鶴岡市の鳥居町と朝暘町の間で、内川と新内川の合流地点に架かる上内川橋。鶴岡東高のすぐ南側に位置し、赤川と並ぶように走る国道112号から住宅密集地を通り、中心市街地を結ぶ。地域住民だけでなく、通学する高校生や車通勤の市民にとっても欠かせない橋だ。
住宅地となっている朝暘町や切添町は、内川と赤川の間にあり、昔は「新田田圃(しんでんたんぼ)」と呼ばれる田園風景が広がる土地だった。現在のコンクリート橋が架かる前、少し下流に架かっていた小さな木の橋は、1972(昭和47)年7月の集中豪雨による増水で、橋脚が壊されたこともあったという。
73(同48)年から市都市計画道路事業と合わせ、両町一体で行われた「鶴岡東部区画整理事業」。
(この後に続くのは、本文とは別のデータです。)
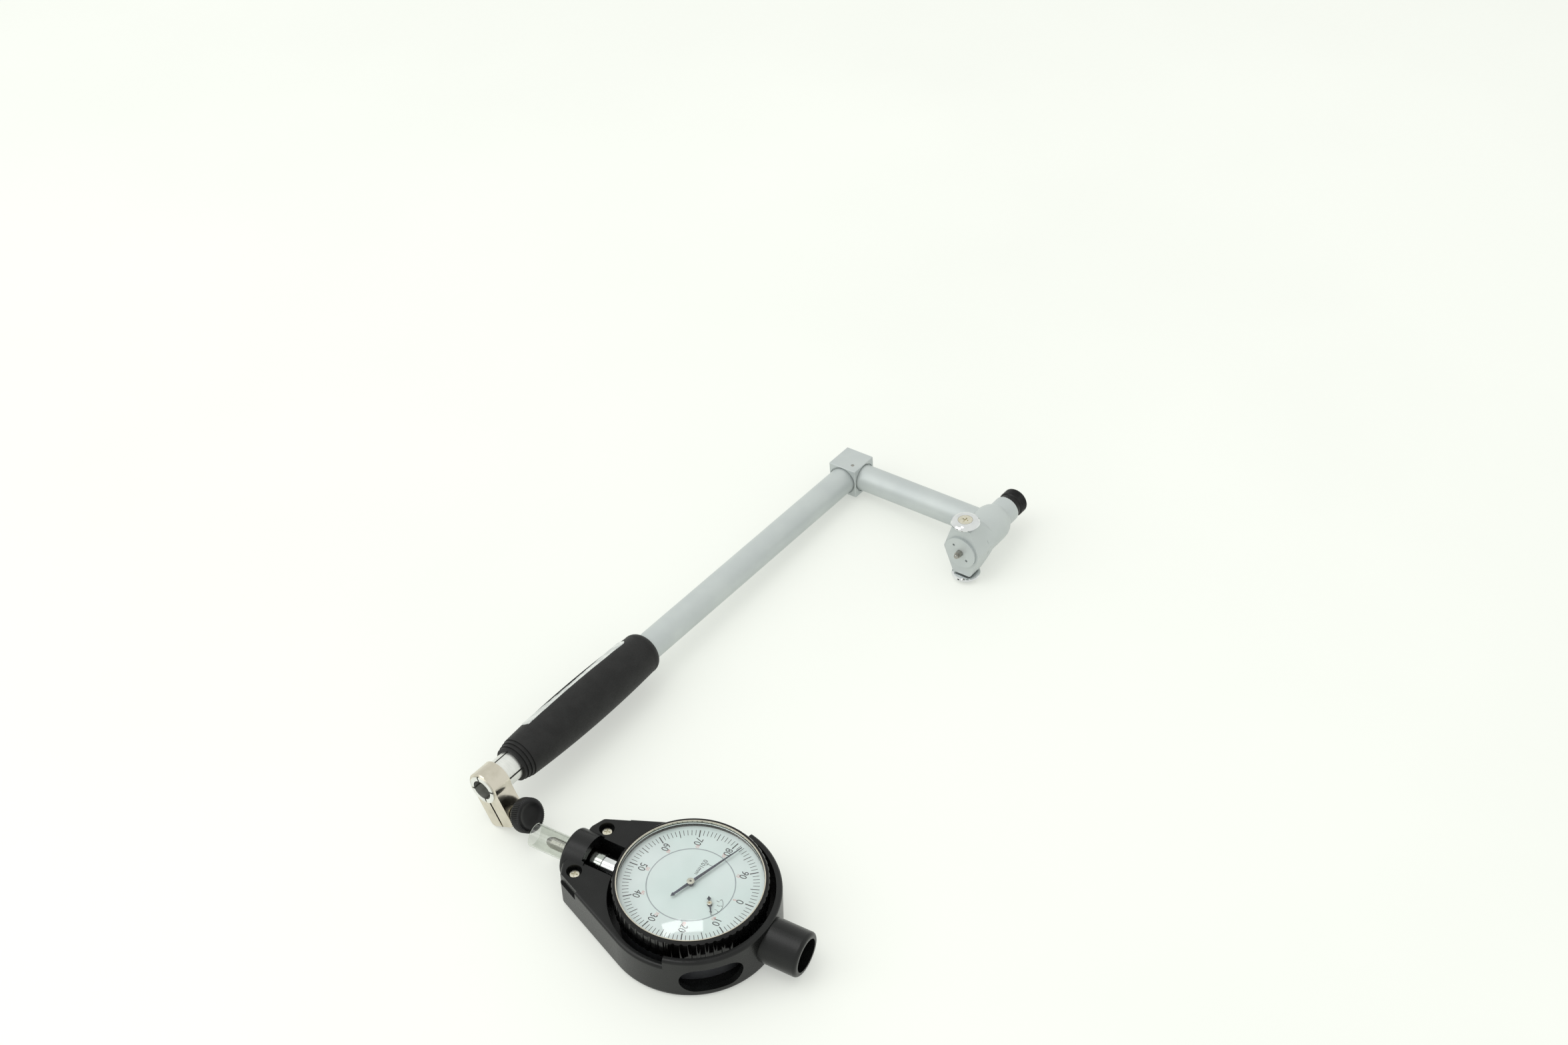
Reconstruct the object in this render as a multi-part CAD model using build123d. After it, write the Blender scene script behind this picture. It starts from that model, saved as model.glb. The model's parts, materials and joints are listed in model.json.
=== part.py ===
"""Right-angle bore gauge with its dial indicator, in a guard, lying beside it.  Millimetres.

The gauge is drawn in its own frame: origin at the centre of the elbow block, +X along the arm
towards the measuring head, -Y along the main tube towards the clamp, +Z up.  The indicator is
drawn in its own frame: origin on the table under the dial's centre, +X from the stem towards
the guard's stub, +Z up.  Both are then placed in the row frame, where z = 0 is the table.
"""
from build123d import *
from math import atan2, cos, degrees, hypot, pi, radians, sin, sqrt
import os

# ---- placing in the row frame -------------------------------------------------------------
ORIGIN = (-114.386, -62.793, 0.0)       # row origin seen from the elbow, on the table
ELBOW_HEIGHT = 7.5                     # the gauge rests on the block, a wheel and the clamp
TUBE_LEAN, ARM_LEAN = -2.477, -5.327   # degrees, about the arm and about the main tube
DIAL_PLACE = (-218.7, -89.3, 0.0)      # dial centre seen from the elbow
DIAL_HEADING = -81.8                   # degrees, direction of the guard's stub

# ---- gauge: driving dimensions --------------------------------------------------------------
REACH = 228.7                          # elbow centre to the collet's mouth
ARM = 69.1                             # elbow centre to the measuring axis
BLOCK = 13.3
TUBE_R, TUBE_BORE = 5.7, 4.2
ARM_R, ARM_BORE = 5.6, 4.0
CRANK = 3.0                            # arm length of both bell cranks
TRAVEL = 1.2                           # measuring travel of the contact
SWING = TRAVEL / CRANK / 2             # radians, half the bell cranks' turn
TIP_R = 0.7                            # rounded tips of the bell cranks
SLACK = 0.05                           # gap between a tip and the rod that it pushes
PIN_R, RUNNING = 0.75, 0.04
ROD_R = 1.3
STEM_R = 4.0                           # standard 8 mm indicator stem
GRIP_START, GRIP_END = -136.5, -213.0
RING_FRONT, RING_WIDTH = -REACH + 0.5, 8.0
EAR_TURN = -24.8                       # degrees about the tube, ears seen from straight down
EAR_REACH, EAR_HALF, SLOT = 17.0, 6.1, 0.9
SCREW_AT, KNOB_R = 13.5, 6.5
SLIT_TURN = 13.0
DISC_FACE, PLATE_FACE = -21.2, -20.2
WHEEL_Y, WHEEL_R, WHEEL_FACE = -16.95, 6.0, 14.2
NUT_BACK, NUT_FACE = 13.9, 21.05       # lock nut, along the measuring axis
SOCKET_R = 2.5                         # anvil socket

# ---- indicator: driving dimensions -----------------------------------------------------------
AXIS_Z = 9.6                           # spindle axis above the table
GUARD_R, GUARD_SIDE = 31.6, 23.6       # the guard's round end, lean of its sides in degrees
GUARD_TOP, RIM_TOP, PARTING = 15.5, 19.2, 11.5
GUARD_WALL, GUARD_BORE = 2.2, 29.4
LUG_END, SCREW_SEAT = -47.2, 12.6
NECK_R, NECK_END, NECK_BORE = 9.4, -49.5, 5.9
STUB_R, STUB_BORE, STUB_END = 8.3, 6.2, 45.1
CASE_R, CASE_BORE = 25.7, 24.2
BEZEL_R, BEZEL_BORE = 27.3, 26.0
FACE_R, DIAL_Z = 25.55, 20.7           # clear radius of the bezel, top of the printed dial
RING_R, CRYSTAL_R = 25.95, 25.4        # the bezel's seat for its bright ring, the crystal
DIAL_SPLIT = 15.4                      # between the fixed centre and the turning dial ring
SPINDLE_R, SPINDLE_TIP = 2.05, -60.2
STEM_END = -47.0
SLEEVE_R, SLEEVE_BORE, SLEEVE_MOUTH = 4.5, 4.06, -65.6
RACK_PITCH, RACK_TEETH, WHEEL_TEETH, CENTRE_TEETH = 0.625, 16, 100, 10
RACK_LINE = 1.25                       # rack's pitch line, beside the spindle's axis
COUNTER = (10.0, -4.3)
READING = 82.0                         # main pointer at rest, in dial divisions
DIAL_TURN = 4.5                        # degrees, dial ring turned from the axis
WHEEL_LEVEL = 13.8
SPRING_FROM = 12.0                     # collar on the spindle that its spring pushes

BASE = (Align.CENTER, Align.CENTER, Align.MIN)
nodes = {}


def rod(radius, start, end):
    """Cylinder from one point to another."""
    path = Vector(*end) - Vector(*start)
    place = Plane(origin=start, z_dir=path.normalized()).location
    return place * Cylinder(radius, path.length, align=BASE)


def post(radius, place, z0, z1):
    """Upright cylinder over a point of the plan."""
    return rod(radius, (*place, z0), (*place, z1))


def tube(outer, inner, start, end):
    return rod(outer, start, end) - rod(inner, start, end)


def along_y(radius, y0, y1, x=0.0):
    return rod(radius, (x, y0, 0), (x, y1, 0))


def block(x0, x1, y0, y1, z0, z1):
    """Box given by its limits."""
    size = (x1 - x0, y1 - y0, z1 - z0)
    return Pos((x0 + x1) / 2, (y0 + y1) / 2, (z0 + z1) / 2) * Box(*size)


def turned(profile, origin, direction):
    """Solid of revolution: profile points are (radius, distance along the direction)."""
    face = make_face(Plane.XZ * Polyline(*profile, close=True))
    return Plane(origin=origin, z_dir=direction).location * revolve(face, Axis.Z)


def gear(teeth, pitch_radius, thickness, tooth_at, hole):
    """Spur gear with straight flanks; a tooth points at tooth_at degrees."""
    module = 2 * pitch_radius / teeth
    step = 2 * pi / teeth
    points = []
    for tooth in range(teeth):
        centre = radians(tooth_at) + tooth * step
        for radius, width in ((-1.15, -0.30), (0.80, -0.12), (0.80, 0.12), (-1.15, 0.30)):
            r, angle = pitch_radius + radius * module, centre + width * step
            points.append((r * cos(angle), r * sin(angle)))
    face = make_face(Polyline(*points, close=True)) - Circle(hole)
    return extrude(face, thickness)


def bell_crank(pivot, first, second, offset):
    """Two-armed lever on a vertical pin; first and second are its arms' headings in degrees."""
    lever = Cylinder(1.5, 2.6)
    for heading in (first, second):
        arm = Pos(CRANK / 2, 0, 0) * Box(CRANK, 0.8, 1.8)
        tip = Pos(CRANK, 0, 0) * Cylinder(TIP_R, 1.8)
        lever += Rot(0, 0, heading + offset) * (arm + tip)
    lever -= Cylinder(PIN_R + RUNNING, 3)
    return Pos(*pivot, 0) * lever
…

その一環として75(同50)年、新たな住宅地と中心部をつなぐ上内川橋(長さ49.5メートル、幅16.8メートル)が架けられた。
内川の左岸で、橋のすぐ近くに住む鳥居町北町内会長の飯野常太郎さん(73)は「内川の土手から東を見ると田んぼしかなく、赤川の土手の桜や月山もきれいに見えた。よく子どもを連れてトンボ採りに行きました。のどかでしたね」と懐かしむ。
その場所は今や鶴岡でも有数の住宅地。橋の反対側、朝暘町の町内会長を務める岡本陽一さん(78)は、「宅地開発で、多くの家が建ち、橋も架かり、約40年でこの辺りは様変わりした。上内川橋は、私たちの生活に無くてはならない存在です」と語った。